• _Exercise objective_
List all lines of the data that include the string "node".

• _Dataset extract_
'''

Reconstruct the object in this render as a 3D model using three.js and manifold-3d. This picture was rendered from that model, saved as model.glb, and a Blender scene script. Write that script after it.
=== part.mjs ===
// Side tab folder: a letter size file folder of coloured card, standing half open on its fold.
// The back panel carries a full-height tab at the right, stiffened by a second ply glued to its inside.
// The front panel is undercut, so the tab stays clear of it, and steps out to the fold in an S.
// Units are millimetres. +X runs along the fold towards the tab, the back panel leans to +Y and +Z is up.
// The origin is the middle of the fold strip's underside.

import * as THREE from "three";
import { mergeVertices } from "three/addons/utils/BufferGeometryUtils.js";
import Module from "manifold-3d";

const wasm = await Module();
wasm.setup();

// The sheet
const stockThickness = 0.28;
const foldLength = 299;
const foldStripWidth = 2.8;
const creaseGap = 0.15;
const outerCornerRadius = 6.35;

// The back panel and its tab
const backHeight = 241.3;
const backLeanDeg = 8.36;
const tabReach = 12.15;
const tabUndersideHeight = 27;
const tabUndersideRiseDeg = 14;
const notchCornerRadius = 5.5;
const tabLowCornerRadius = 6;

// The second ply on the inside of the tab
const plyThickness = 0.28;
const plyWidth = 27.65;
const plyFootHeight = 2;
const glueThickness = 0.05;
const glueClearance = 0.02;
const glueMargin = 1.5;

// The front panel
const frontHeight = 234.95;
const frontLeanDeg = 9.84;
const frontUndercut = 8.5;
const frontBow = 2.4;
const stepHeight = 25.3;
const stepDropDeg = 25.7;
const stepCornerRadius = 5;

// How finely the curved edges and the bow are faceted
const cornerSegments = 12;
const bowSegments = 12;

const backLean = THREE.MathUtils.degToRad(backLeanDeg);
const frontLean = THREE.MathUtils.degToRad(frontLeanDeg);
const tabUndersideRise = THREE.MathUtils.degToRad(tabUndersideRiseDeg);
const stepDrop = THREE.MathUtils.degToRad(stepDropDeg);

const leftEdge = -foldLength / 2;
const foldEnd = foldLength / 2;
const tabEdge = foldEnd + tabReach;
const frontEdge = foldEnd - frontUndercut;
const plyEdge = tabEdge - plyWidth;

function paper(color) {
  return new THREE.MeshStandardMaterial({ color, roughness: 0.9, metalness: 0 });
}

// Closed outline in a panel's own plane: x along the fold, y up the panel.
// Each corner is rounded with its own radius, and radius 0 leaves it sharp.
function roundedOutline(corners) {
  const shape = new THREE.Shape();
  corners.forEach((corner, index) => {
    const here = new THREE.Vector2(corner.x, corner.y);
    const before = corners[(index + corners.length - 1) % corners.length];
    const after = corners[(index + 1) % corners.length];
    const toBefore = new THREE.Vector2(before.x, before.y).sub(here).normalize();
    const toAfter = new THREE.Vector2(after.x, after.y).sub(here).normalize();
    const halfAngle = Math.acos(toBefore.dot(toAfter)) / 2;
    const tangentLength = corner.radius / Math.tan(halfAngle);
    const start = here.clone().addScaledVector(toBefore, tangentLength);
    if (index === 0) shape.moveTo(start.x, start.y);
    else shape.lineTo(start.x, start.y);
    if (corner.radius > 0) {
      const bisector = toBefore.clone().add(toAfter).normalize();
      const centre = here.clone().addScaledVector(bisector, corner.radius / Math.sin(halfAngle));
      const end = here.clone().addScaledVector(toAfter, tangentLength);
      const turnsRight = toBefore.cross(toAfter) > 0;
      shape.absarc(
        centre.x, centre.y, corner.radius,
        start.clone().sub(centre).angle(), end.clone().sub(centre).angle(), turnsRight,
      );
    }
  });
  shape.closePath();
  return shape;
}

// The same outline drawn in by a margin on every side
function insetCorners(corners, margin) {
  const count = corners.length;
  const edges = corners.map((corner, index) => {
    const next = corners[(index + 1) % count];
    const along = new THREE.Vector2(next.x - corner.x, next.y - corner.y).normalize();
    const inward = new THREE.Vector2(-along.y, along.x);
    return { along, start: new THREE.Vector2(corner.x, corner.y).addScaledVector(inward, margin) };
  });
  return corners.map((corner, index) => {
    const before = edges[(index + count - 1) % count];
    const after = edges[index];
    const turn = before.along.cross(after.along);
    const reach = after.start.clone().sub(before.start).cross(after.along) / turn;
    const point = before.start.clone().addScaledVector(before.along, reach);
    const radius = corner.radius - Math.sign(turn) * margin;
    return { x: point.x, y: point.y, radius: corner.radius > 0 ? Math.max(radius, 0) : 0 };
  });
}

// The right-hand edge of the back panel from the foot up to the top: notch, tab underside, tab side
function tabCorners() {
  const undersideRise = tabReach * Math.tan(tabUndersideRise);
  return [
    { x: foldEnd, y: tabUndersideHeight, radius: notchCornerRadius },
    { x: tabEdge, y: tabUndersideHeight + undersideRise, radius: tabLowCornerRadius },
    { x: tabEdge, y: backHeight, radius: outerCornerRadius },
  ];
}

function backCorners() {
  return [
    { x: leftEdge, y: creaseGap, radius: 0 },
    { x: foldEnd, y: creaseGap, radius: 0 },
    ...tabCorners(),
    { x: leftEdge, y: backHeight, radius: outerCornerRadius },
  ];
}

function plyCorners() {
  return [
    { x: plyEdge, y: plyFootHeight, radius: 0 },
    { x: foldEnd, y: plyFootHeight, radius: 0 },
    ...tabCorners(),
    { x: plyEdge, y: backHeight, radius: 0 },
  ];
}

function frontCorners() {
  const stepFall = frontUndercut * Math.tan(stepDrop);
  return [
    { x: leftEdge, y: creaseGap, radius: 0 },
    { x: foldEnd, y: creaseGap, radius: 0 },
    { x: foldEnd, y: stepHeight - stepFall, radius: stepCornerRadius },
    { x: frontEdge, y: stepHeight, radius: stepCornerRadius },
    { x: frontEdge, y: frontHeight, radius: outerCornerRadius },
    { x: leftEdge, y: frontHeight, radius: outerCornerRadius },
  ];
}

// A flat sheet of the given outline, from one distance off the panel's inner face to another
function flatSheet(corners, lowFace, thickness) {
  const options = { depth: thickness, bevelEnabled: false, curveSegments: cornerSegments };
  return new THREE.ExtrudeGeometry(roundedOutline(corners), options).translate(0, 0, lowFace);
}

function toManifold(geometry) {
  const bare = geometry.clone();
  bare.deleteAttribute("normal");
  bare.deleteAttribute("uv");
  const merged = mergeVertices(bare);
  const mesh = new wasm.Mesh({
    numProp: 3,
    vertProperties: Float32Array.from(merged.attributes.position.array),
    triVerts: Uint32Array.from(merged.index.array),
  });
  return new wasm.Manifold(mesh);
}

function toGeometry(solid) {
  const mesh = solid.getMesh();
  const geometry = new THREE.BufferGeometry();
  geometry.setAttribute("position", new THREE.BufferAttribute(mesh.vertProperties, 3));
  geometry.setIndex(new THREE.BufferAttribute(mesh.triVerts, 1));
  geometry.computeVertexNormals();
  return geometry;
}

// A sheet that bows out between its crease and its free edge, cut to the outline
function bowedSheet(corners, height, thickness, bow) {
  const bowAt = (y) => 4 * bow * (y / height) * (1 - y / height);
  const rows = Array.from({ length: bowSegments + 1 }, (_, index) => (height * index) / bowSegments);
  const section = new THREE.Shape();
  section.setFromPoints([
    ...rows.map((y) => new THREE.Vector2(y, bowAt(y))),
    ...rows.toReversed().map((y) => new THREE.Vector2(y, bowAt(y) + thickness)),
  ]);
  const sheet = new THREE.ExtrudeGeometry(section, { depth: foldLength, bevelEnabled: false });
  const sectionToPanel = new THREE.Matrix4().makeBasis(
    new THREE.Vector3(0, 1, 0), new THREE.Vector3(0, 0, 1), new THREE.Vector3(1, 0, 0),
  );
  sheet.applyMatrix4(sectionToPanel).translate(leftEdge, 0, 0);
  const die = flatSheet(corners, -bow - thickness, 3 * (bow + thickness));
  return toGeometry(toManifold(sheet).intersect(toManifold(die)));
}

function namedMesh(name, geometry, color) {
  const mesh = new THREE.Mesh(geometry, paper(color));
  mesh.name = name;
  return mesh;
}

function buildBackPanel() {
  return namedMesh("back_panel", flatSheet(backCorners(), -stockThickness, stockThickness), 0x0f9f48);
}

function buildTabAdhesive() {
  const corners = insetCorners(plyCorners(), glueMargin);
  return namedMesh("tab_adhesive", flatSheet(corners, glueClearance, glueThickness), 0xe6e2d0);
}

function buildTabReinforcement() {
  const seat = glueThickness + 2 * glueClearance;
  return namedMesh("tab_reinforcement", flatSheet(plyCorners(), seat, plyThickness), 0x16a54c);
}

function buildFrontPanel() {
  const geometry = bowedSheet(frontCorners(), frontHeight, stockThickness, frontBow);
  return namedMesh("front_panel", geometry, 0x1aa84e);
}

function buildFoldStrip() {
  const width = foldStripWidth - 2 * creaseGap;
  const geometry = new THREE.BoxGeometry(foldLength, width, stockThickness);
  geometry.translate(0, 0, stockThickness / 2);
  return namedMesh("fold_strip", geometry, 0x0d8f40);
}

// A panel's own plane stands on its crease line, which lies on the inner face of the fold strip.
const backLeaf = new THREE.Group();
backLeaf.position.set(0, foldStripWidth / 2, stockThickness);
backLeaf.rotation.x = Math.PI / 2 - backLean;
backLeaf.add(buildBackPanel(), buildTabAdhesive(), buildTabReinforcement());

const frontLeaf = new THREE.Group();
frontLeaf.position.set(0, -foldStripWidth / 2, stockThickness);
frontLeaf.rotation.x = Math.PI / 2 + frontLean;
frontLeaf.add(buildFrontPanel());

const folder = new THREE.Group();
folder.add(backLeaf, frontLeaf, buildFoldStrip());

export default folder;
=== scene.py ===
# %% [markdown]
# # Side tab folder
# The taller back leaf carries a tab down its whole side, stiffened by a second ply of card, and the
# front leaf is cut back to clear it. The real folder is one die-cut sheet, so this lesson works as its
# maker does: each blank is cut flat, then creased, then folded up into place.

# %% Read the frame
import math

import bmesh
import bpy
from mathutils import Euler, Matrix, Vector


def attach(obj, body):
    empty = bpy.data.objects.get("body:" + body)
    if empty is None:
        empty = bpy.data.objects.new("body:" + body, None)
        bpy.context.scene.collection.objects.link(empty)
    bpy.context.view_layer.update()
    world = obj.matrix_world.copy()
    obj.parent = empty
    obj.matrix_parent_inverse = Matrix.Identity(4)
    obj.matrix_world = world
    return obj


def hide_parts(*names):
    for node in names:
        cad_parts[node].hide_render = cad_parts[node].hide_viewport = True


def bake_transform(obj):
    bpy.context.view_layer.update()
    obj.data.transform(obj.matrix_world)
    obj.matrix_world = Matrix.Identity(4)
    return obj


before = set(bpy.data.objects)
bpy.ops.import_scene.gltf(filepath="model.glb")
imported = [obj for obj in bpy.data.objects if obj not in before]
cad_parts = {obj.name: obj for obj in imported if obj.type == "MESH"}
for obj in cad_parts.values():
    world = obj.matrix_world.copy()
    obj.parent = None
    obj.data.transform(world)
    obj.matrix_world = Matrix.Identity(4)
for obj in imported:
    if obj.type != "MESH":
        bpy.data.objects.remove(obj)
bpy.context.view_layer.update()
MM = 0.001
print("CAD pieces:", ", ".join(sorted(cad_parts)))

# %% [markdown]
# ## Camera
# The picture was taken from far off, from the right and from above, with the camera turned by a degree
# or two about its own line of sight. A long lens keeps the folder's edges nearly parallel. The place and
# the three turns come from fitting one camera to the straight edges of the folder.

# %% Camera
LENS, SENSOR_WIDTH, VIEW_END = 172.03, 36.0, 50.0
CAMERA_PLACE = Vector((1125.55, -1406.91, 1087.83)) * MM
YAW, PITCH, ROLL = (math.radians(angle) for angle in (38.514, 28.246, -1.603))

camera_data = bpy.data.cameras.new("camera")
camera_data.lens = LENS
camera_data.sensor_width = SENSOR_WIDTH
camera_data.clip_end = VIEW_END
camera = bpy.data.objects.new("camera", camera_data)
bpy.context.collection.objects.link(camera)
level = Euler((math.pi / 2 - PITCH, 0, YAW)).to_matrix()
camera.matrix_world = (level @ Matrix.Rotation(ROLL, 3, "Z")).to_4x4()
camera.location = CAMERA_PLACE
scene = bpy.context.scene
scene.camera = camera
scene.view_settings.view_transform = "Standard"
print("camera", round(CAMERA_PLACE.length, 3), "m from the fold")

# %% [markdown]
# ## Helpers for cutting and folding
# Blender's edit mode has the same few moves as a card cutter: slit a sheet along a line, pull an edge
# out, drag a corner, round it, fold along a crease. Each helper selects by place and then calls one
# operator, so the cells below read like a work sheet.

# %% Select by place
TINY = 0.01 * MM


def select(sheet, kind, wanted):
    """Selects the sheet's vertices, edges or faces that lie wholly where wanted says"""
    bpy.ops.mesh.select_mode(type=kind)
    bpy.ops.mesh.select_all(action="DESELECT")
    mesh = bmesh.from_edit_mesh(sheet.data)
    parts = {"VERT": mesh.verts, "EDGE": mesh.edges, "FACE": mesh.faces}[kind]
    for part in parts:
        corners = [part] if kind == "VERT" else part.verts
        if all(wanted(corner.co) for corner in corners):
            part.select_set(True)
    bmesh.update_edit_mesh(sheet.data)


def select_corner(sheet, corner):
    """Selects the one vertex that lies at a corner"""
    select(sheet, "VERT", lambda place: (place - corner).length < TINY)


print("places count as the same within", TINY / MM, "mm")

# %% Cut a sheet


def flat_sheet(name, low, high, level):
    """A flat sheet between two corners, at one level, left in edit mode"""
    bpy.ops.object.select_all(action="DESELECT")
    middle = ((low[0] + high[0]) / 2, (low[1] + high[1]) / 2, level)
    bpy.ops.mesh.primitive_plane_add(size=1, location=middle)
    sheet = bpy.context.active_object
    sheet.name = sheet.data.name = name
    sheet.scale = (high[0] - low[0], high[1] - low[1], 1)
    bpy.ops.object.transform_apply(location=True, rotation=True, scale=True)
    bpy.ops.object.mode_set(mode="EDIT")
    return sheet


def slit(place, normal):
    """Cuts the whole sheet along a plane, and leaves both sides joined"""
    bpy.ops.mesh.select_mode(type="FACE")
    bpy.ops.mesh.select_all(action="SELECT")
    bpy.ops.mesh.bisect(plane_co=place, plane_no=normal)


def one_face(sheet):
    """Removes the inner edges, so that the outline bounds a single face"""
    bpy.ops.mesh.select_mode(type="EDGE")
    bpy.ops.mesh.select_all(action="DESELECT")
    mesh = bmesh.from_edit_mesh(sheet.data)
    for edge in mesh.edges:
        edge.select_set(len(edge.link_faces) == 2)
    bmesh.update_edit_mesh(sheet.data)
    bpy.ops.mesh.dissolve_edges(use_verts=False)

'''

• _Task result_
    for node in names:
        cad_parts[node].hide_render = cad_parts[node].hide_viewport = True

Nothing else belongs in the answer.